In Algorithm 5.4, step 5, or in the text, very little is said about how to break the tie. The code is a little obfuscated, the significand is 10s̃ + t, not f_c, as I first thought. Also helpful would be the information that you choose y^(rd) if the significand is odd, for the nearest-to-even case.

I added a footnote about this in page 17 and made some comments on the reference implementation.

I think that helps a lot.

  • The information that d_1, d_2 are always zero is hidden away very well.
  • The upper bound for e in the integer check of x̃^(i) and z̃^(i) is a constant. It evaluates to 3 in the case of binary32 and binary64.

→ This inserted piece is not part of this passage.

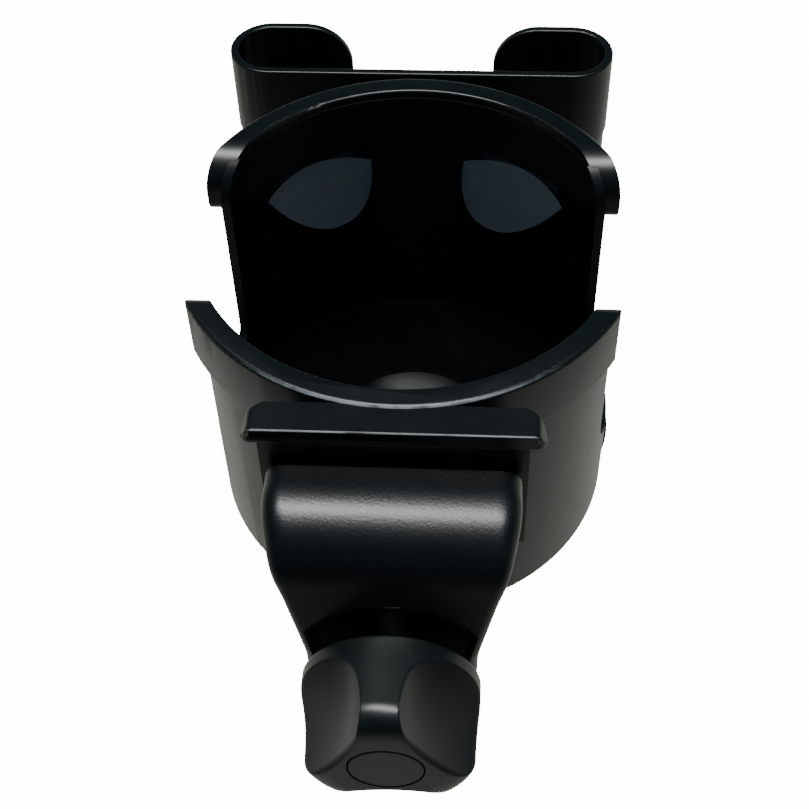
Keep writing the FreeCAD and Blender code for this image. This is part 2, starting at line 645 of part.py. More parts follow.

Maybe it's just me, but I tend to read all attached footnotes immediately after I complete reading a sentence, so I don't find it very much hidden. Also I think it's quite clear that 2p+2−1 and 2p+1+1 are constants, so it's also obvious that d1,d2 are constants once the reader finds out their definition, so I think even if the reader missed the footnotes they could find out d1,d2 easily by themselves. So I decided to not touch this part.

It's not directly hidden, but I think the reader could benefit if the footnotes were included directly in the text, at the end of the section, with the addition that for binary32 and binary64, the upper bound evaluates to 3 or that x is an integer iff 2 ≤ e ≤ 3 and z is an integer iff 0 ≤ e ≤ 3.

P.S.: In section 5.1.7 for completeness, you could mention that you compute r as r = z^(i) - 10*s. This might seem like baby steps, but I had to extract the obvious from another implementation.

Fair enough, edited accordingly. (I assumed you meant r=z(i)−10κ+1s.)

You are of course right.

jk-jeon commented 8 months ago

It's not directly hidden, but I think the reader could benefit if the footnotes were included directly in the text, at the end of the section, with the addition that for binary32 and binary64, the upper bound evaluates to 3 or that x is an integer iff 2 ≤ e ≤ 3 and z is an integer iff 0 ≤ e ≤ 3.

Actually, that sounds very reasonable. I edited it accordingly in 0cba14ca5aea98c0c6f525561a30676fd28159a6. Thanks for the input!